Reproduce exactly the opening lines of the listing, stopping after the line that contains "a hub disc." and including it.
★ ★ ★ ★ ★
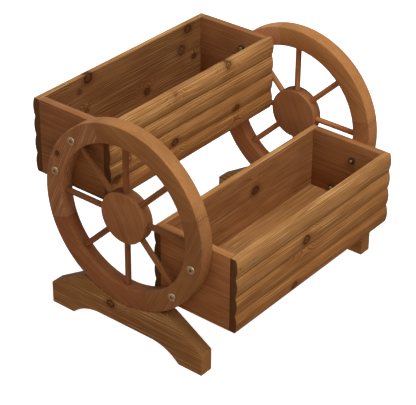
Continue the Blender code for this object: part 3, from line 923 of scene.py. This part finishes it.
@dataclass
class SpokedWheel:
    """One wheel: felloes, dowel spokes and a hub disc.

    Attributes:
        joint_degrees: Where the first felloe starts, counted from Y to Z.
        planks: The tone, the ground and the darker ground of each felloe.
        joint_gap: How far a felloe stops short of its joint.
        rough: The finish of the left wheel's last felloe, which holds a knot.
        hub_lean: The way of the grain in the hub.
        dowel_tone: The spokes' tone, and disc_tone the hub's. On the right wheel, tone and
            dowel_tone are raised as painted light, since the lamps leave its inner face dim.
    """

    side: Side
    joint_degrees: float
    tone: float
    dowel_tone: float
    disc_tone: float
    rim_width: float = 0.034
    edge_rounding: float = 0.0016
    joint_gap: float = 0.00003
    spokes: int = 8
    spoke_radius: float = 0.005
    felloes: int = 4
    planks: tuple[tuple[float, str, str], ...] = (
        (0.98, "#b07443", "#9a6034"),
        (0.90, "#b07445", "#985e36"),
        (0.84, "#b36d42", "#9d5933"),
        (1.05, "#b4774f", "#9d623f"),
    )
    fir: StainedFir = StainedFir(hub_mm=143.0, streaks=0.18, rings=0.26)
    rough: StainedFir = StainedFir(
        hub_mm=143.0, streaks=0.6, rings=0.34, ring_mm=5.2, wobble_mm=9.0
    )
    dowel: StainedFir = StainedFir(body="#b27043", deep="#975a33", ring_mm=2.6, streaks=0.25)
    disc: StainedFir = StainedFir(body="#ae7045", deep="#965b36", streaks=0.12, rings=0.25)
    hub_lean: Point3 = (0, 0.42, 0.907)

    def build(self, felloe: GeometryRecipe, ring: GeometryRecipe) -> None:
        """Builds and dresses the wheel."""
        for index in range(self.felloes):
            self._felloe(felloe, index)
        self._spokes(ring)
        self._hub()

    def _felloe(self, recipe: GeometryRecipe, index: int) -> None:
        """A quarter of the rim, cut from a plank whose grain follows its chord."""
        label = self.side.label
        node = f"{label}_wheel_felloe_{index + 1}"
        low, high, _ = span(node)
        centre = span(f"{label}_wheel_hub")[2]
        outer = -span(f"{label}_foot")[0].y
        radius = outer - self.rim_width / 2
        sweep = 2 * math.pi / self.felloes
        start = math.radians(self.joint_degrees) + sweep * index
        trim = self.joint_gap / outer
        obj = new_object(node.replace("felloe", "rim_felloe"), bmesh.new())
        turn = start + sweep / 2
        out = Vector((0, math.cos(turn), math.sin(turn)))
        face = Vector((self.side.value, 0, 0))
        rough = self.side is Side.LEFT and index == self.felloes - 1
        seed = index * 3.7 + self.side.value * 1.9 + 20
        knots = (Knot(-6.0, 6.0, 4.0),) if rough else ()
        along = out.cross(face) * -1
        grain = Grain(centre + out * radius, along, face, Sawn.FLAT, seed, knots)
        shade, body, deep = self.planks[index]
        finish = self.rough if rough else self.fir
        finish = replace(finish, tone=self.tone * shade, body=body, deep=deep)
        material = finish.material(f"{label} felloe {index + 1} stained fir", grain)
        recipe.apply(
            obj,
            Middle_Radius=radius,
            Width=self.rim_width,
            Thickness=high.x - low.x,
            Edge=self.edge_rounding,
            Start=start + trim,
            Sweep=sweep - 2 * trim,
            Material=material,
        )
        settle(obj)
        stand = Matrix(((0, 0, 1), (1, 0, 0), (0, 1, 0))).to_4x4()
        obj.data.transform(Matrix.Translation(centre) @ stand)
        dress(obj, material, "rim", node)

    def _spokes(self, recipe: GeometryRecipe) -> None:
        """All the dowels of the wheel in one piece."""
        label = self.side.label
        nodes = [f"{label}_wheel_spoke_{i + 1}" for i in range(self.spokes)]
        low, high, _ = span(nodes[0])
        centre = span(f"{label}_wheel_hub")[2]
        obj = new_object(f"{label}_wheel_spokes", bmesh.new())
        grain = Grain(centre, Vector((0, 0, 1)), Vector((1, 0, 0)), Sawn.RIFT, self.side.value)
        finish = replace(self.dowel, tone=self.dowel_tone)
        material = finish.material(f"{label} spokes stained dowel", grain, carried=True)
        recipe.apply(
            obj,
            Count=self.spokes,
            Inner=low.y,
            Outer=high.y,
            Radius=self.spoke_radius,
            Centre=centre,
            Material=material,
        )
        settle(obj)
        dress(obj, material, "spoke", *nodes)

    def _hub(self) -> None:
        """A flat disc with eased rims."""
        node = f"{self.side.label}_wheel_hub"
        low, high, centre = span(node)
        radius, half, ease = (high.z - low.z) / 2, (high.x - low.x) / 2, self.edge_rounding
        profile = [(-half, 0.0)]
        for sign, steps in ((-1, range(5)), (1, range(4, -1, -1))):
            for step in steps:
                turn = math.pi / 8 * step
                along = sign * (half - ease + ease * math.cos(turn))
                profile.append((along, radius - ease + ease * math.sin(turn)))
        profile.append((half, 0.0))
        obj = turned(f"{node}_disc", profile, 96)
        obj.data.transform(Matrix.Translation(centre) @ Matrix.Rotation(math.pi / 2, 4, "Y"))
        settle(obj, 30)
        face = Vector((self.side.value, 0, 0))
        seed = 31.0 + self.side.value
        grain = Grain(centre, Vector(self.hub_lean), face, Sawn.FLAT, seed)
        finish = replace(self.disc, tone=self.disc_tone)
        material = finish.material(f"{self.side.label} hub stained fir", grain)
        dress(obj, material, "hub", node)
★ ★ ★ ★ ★
Response:
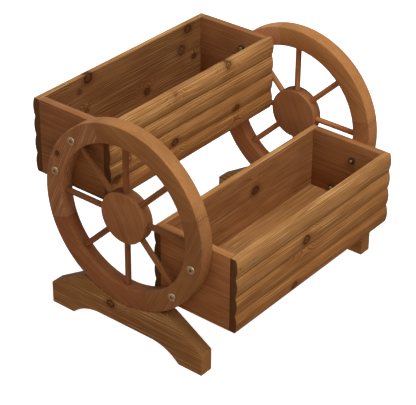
Continue the Blender code for this object: part 3, from line 923 of scene.py. This part finishes it.
@dataclass
class SpokedWheel:
    """One wheel: felloes, dowel spokes and a hub disc.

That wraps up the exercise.